An only-slightly-confusing explanation is [here](http://pyro.ai/examples/bayesian_regression.html#Model-Evaluation).

Now, Let us suppose that we wish to found some new nations, by cutting an existing nation in half so as to preserve its ruggedness.
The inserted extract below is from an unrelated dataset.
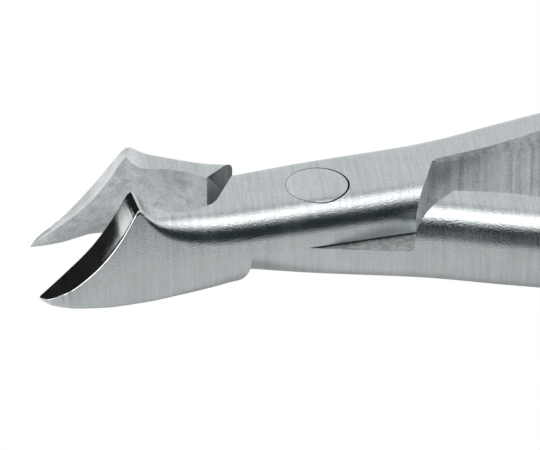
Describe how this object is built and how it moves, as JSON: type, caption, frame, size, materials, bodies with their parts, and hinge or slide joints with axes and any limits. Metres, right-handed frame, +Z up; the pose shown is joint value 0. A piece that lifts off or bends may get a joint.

What does this model tell us about the GDP of the new nations?

In [None]:
colors = sns.color_palette()
swiss_rugged = rugged_data[rugged_data['country']=='Switzerland']['rugged'].item()
swiss_loggdp = np.log(rugged_data[rugged_data['country']=='Switzerland']['rgdppc_2000'].item())
switzerland2_gdp = Predictive(poutine.condition(model, data={
    "ruggedness": torch.tensor(swiss_rugged), "is_cont_africa": torch.tensor(0.)}), posterior_samples=mcmc.get_samples())()['log_gdp']
sns.kdeplot(switzerland2_gdp, label="Switzerland 2.0 log GDP", color=colors[0])
plt.vlines(swiss_loggdp, 0, 0.5, label="Switzerland 1.0 log GDP", linestyle="dashed", color=colors[0])

pakistan_rugged = rugged_data[rugged_data['country']=='Pakistan']['rugged'].item()
pakistan_loggdp = np.log(rugged_data[rugged_data['country']=='Pakistan']['rgdppc_2000'].item())
pakistan2_gdp = Predictive(poutine.condition(model, data={
    "ruggedness": torch.tensor(pakistan_rugged), "is_cont_africa": torch.tensor(0.)}), posterior_samples=mcmc.get_samples())()['log_gdp']
plt.vlines(pakistan_loggdp, 0, 0.5, label="Pakistan 1.0 log GDP", linestyle="dotted", color=colors[1])
sns.kdeplot(pakistan2_gdp, label="Pakistan 2.0 log GDP", color=colors[1])

oz_rugged = rugged_data[rugged_data['country']=='Australia']['rugged'].item()
oz_loggdp = np.log(rugged_data[rugged_data['country']=='Australia']['rgdppc_2000'].item())
oz2_gdp = Predictive(poutine.condition(model, data={
    "ruggedness": torch.tensor(oz_rugged), "is_cont_africa": torch.tensor(0.)}), posterior_samples=mcmc.get_samples())()['log_gdp']
plt.vlines(oz_loggdp, 0, 0.5, label="Australia 1.0 log GDP", linestyle="dotted", color=colors[2])
sns.kdeplot(oz2_gdp, label="Australia 2.0 log GDP", color=colors[2])


plt.legend();

Note that the predictions are not incredibly informative; since we are working with little information, this model predictions have a high variance, but also the model lets us know that we should not be incredibly confident about them.